Il 1966 è un anno decisivo per Londra. A partire dal 1963, la capitale britannica è una città in fibrillazione, un centro di innovazioni a tutto campo – nella musica, nella moda, nella fotografia, nel cinema, nel costume. Nel mondo si impara a vestirsi come vogliono le boutique londinesi, si ascolta la musica che nasce nei club e che si trasforma in epidemia globale, le immagini di artisti e fotografi precedono la società che cambia e la Pop Art si fonde con i gesti e i modi della vita dei giovani.
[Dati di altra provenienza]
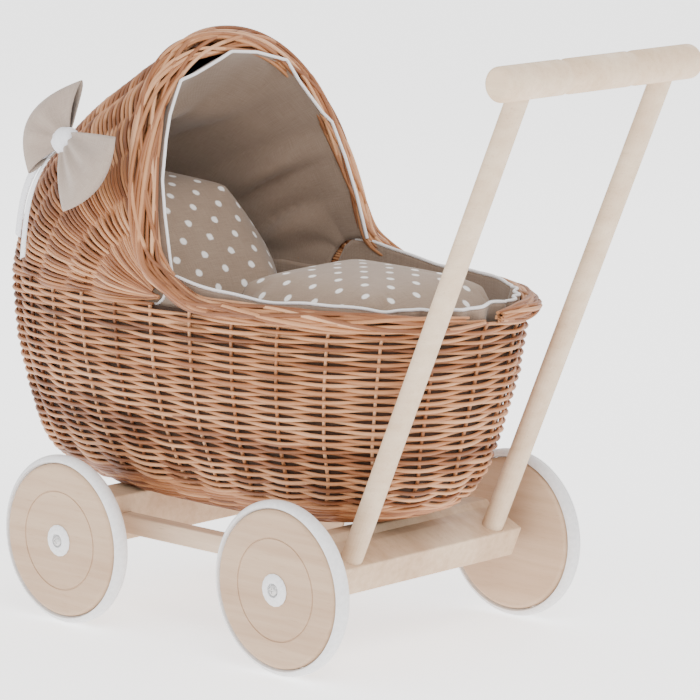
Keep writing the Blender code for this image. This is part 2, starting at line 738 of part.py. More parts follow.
def build_hood_lining():
    sections = []
    edge = []
    for along in hood_alongs(27):
        last = arch_angle(along, LINING_FORWARD)
        shares = [0.0, 0.2, 0.4, 0.55, 0.67, 0.78, 0.9, 1.0]
        outside = [hood_point(along, last * share, hood_lining_inset(share)) for share in shares]
        inside = [hood_point(along, last * share, hood_lining_inset(share) + HOOD_LINING)
                  for share in reversed(shares)]
        sections.append(outside + inside)
        ahead = arch_angle(along, LINING_FORWARD + PIPING_RADIUS + 2 * GAP)
        edge.append(hood_point(along, ahead, HOOD_LINING_FRONT + HOOD_LINING / 2))
    loft("hood_lining", sections, "linen")
    tube("hood_piping", edge, PIPING_RADIUS, "white_tape")


def build_mattress():
    inset = WALL + LINING_SLACK + LINING + 0.0015
    lift = LINING_LIFT + LINING + 0.0008
    heights = [row[0] for row in TUB_BULGE[:4]]
    rings = [tub_ring(height, inset, lift) for height in heights]
    for drop, extra in ((0.010, 0.0005), (0.003, 0.004), (0.0, 0.012)):
        crown = (MATTRESS_TOP - drop - TUB_BOTTOM) / (TUB_TOP - TUB_BOTTOM)
        rings.append(tub_ring(crown, inset + extra))
    loft("mattress", rings, "ticking")


def cushion(name, half, squareness, colour, location, rotation, u_steps=24):
    """A plump cushion: a ball whose middle stays round and whose outline is squared off."""
    bm = bmesh.new()
    bmesh.ops.create_uvsphere(bm, u_segments=u_steps, v_segments=u_steps // 2, radius=1.0)
    for vert in bm.verts:
        across = math.hypot(vert.co.x, vert.co.y)
        if across > 1e-6:
            turn = math.atan2(vert.co.y, vert.co.x)
            vert.co.x = across * power(math.cos(turn), squareness)
            vert.co.y = across * power(math.sin(turn), squareness)
        vert.co.z = power(vert.co.z, 0.85)
    bmesh.ops.scale(bm, vec=half, verts=bm.verts)
    return place(name, mesh_from(bm, name), colour, location, rotation)


def build_bedding():
    cushion("pillow", PILLOW_HALF, 0.75, "dotted_cotton", PILLOW_CENTRE, (0, -PILLOW_LEAN, 0))
    cushion("duvet", DUVET_HALF, 2 / OVAL, "dotted_cotton", DUVET_CENTRE, (0, 0, 0))


def build_loop(name, corners):
    """One loop of the bow: a soft wedge that opens out from the knot to its outer edge."""
    middle = (corners[0] + corners[1]) / 2
    length = (middle - KNOT).normalized()
    width = (corners[0] - corners[1]).normalized()
    depth = length.cross(width).normalized()
    start = KNOT + length * (KNOT_HALF[0] + 0.003)
    half_start = 0.006
    sections = []
    for share, spread, thick in ((0.0, 0.0, 0.5), (0.3, 0.38, 0.8), (0.65, 0.75, 1.0),
                                 (0.92, 0.98, 0.8), (1.0, 1.0, 0.35)):
        centre = start.lerp(middle, share)
        half = half_start + ((corners[0] - corners[1]).length / 2 - half_start) * spread
        half_depth = LOOP_THICK / 2 * thick
        section = []
        for k in range(12):
            turn = 2 * math.pi * k / 12
            section.append(centre + width * half * power(math.cos(turn), 0.8)
                           + depth * half_depth * power(math.sin(turn), 0.8))
        sections.append(section)
    loft(name, sections, "linen")


def build_bow():
    build_loop("bow_loop_upper", UPPER_LOOP)
    build_loop("bow_loop_lower", LOWER_LOOP)
    facing = (UPPER_LOOP[0] - UPPER_LOOP[1]).cross(LOWER_LOOP[0] - UPPER_LOOP[0]).normalized()
    turn = facing.to_track_quat("Z", "Y").to_euler()
    cushion("bow_knot", KNOT_HALF, 0.85, "white_tape", KNOT, turn, 14)
    for i, tail_end in enumerate(TAIL_ENDS):
        start = KNOT + Vector((-0.012, -0.003, -0.015)) + Vector((0.012, -0.004, -0.003)) * i
        run = (tail_end - start).normalized()
        across = run.cross(Vector((0.42, 0.86, -0.30))).normalized() * TAIL_WIDTH / 2
        out = run.cross(across).normalized() * TAIL_THICK / 2
        sections = []
        for k in range(9):
            share = k / 8
            centre = start.lerp(tail_end, share)
            centre += Vector((-0.42, -0.86, 0.30)) * 0.010 * math.sin(math.pi * share)
            sections.append([centre + across + out, centre - across + out,
                             centre - across - out, centre + across - out])
        loft(f"ribbon_tail_{i + 1}", sections, "white_tape")


build_beams()
build_rails()
build_handle()
build_wheels()
build_tub()
build_base()
build_rim()
build_hood()
build_hood_border()
build_basket_screws()
build_basket_lining()
build_basket_piping()
build_hood_lining()
build_mattress()
build_bedding()
build_bow()
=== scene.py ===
import math
import random

import bmesh
import bpy
import numpy as np
from mathutils import Matrix, Vector


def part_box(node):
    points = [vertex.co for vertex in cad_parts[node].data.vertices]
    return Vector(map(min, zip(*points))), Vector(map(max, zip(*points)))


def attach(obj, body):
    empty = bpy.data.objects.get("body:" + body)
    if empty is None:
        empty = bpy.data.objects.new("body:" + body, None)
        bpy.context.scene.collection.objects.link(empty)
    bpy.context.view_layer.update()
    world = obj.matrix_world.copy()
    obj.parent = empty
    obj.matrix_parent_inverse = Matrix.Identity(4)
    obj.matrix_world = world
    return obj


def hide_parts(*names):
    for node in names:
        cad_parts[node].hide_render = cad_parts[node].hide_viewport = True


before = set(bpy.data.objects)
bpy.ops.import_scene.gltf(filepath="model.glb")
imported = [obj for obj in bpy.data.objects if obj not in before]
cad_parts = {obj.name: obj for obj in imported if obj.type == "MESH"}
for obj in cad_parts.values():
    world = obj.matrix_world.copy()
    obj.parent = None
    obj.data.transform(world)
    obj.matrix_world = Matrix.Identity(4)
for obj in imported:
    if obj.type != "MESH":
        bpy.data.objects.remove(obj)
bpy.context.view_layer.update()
random.seed(11)
body = "stroller"

tubLow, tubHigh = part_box("wicker_body")
barLow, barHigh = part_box("handle_bar")


class Value:
    # a node's output that can be used in sums
    def __init__(self, finish, socket):
        self.finish = finish
        self.socket = socket

    def maths(self, operation, first, second=0.0):
        return self.finish.node("ShaderNodeMath", {"operation": operation}, {0: first, 1: second})

    def __add__(self, other):
        return self.maths("ADD", self, other)

    def __radd__(self, other):
        return self.maths("ADD", other, self)

    def __sub__(self, other):
        return self.maths("SUBTRACT", self, other)

    def __rsub__(self, other):
        return self.maths("SUBTRACT", other, self)

    def __mul__(self, other):
        return self.maths("MULTIPLY", self, other)

    def __rmul__(self, other):
        return self.maths("MULTIPLY", other, self)

    def __truediv__(self, other):
        return self.maths("DIVIDE", self, other)

    def power(self, other):
        return self.maths("POWER", self, other)

    def least(self, other):
        return self.maths("MINIMUM", self, other)


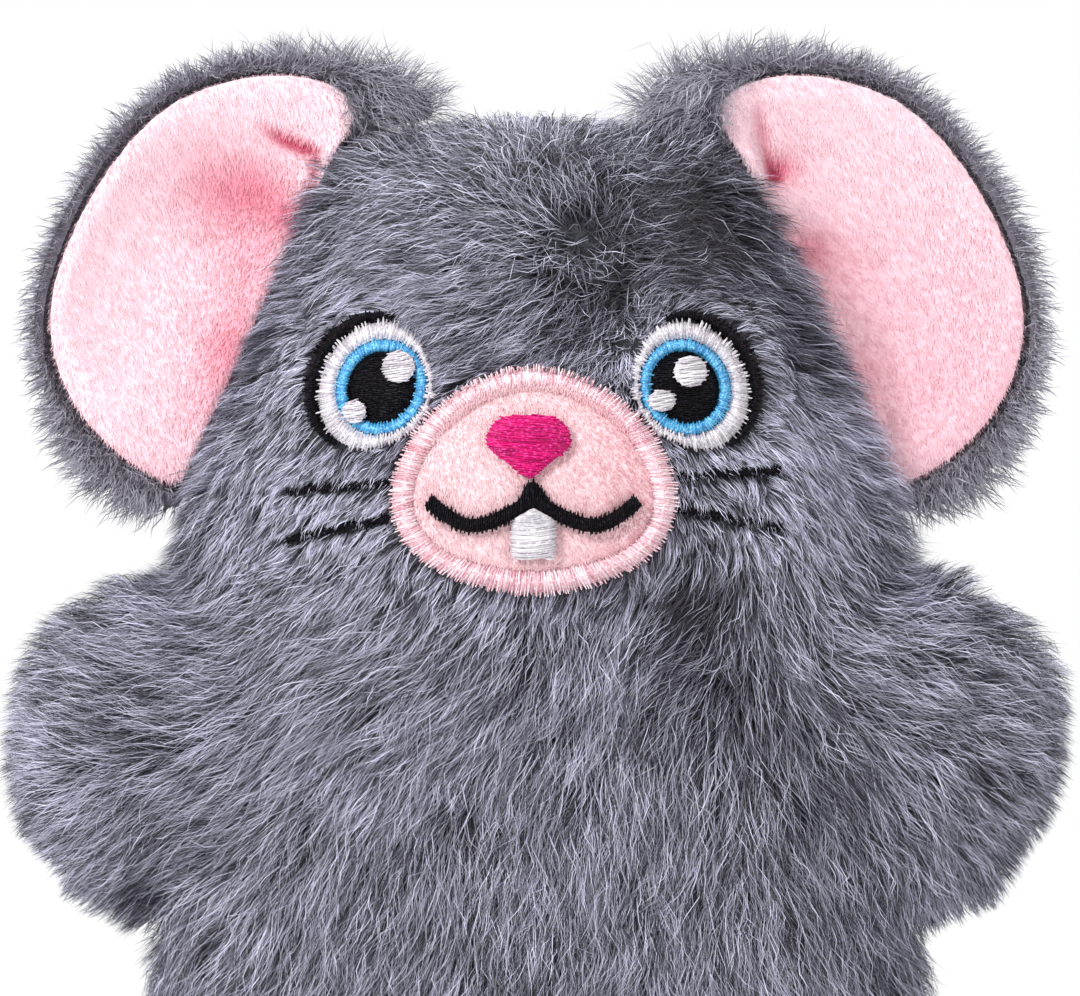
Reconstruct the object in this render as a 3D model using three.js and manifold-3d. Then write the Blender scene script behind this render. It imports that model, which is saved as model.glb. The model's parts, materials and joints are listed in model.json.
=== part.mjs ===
// A plush mouse for a cat to carry and kick, sitting on its flat base and facing -Y.
// Millimetres, +Z up. The origin is on the floor, at the middle of the toy's plan.
// Left and right are the toy's own sides: its left is +X.
//
// Each stuffed form is a fur fabric skin, modelled at the height to which its pile lies,
// round a core of fibre fill. The head and the torso are each a front and a back panel
// that meet in one side seam. Arms and legs are socks that open into the torso. The ears
// are sewn flaps of two fabrics that fold at their base. The face is satin stitch and one
// sewn-on patch, each thread area following the curve of the head.
import * as THREE from "three";
import { mergeVertices } from "three/addons/utils/BufferGeometryUtils.js";
import Module from "manifold-3d";

const wasm = await Module();
wasm.setup();

// Fabric
const pileHeight = 4; // how high the combed fur stands over its backing
const backingThickness = 1;
const skinThickness = pileHeight + backingThickness;
const sewnGap = 0.3; // between two pieces that are sewn or pressed together
const squareness = 2.3; // 2 is an ellipse, more is fuller at the corners
const overrun = 5; // how far a cutting solid runs past what it cuts

// Torso: a pear that stands on a flat base
const torsoHeight = 90;
const baseHalfWidth = 36;
const baseHalfDepth = 22;
const bellyHalfWidth = 42;
const bellyHalfDepth = 27;
const neckHalfWidth = 38.5;
const neckHalfDepth = 23.3;
// [share of the height, share of the way from the base's size to the belly's]
const flankShares = [[0, 0], [0.035, 0.62], [0.11, 0.9], [0.28, 1]];
// [share of the height, share of the way from the belly's size to the neck's]
const chestShares = [[0.55, 0.16], [0.78, 0.5], [1, 1]];

// Head: a rounded cone with full cheeks
const headHeight = 55;
const headHalfDepth = 25;
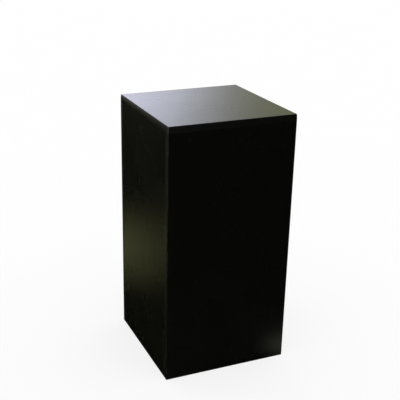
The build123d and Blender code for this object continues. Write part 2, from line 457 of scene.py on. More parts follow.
# Node trees


def new_material(name):
    """A new material, its node tree and Principled shader, and the point in the piece's own coordinates."""
    material = bpy.data.materials.new(name)
    material.use_nodes = True
    tree = material.node_tree
    point = tree.nodes.new("ShaderNodeTexCoord").outputs["Object"]
    return material, tree, tree.nodes["Principled BSDF"], point


def feed(tree, made, inputs):
    """Give a node's inputs their values or links."""
    for key, value in inputs.items():
        if isinstance(value, bpy.types.NodeSocket):
            tree.links.new(value, made.inputs[key])
        else:
            made.inputs[key].default_value = value


def node(tree, kind, inputs=None, **options):
    """Add a node, set its options and feed its inputs."""
    made = tree.nodes.new(kind)
    for option, value in options.items():
        setattr(made, option, value)
    feed(tree, made, inputs or {})
    return made


def surface(tree, made):
    """Make a node's first output the surface of the material."""
    tree.links.new(made.outputs[0], tree.nodes["Material Output"].inputs["Surface"])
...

In tre anni la swinging city riesce a toccare l’immaginazione di tutto il mondo.
Michelangelo Antonioni arriva a Londra per preparare il suo nuovo film Blow-up, proprio nel gennaio del 1966. Quando cominciano le riprese, a fine aprile (protagonista un giovane fotografo di moda, uno di quei maghi dell’immagine che Antonioni, con rara preveggenza, definisce allora ‟i nuovi persuasori”), il regista è ben consapevole che sta ‟registrando” una rivoluzione in atto, una rivoluzione che avviene grazie al gioco, alle idee, alla creatività, alla spudoratezza di un manipolo di persone geniali, libere da vincoli di classe, da priorità accademiche e da inibizioni culturali.
Da quella Londra, e da quel film, è discesa una ‟follia” che ha contaminato tutto. E il mondo non è più lo stesso.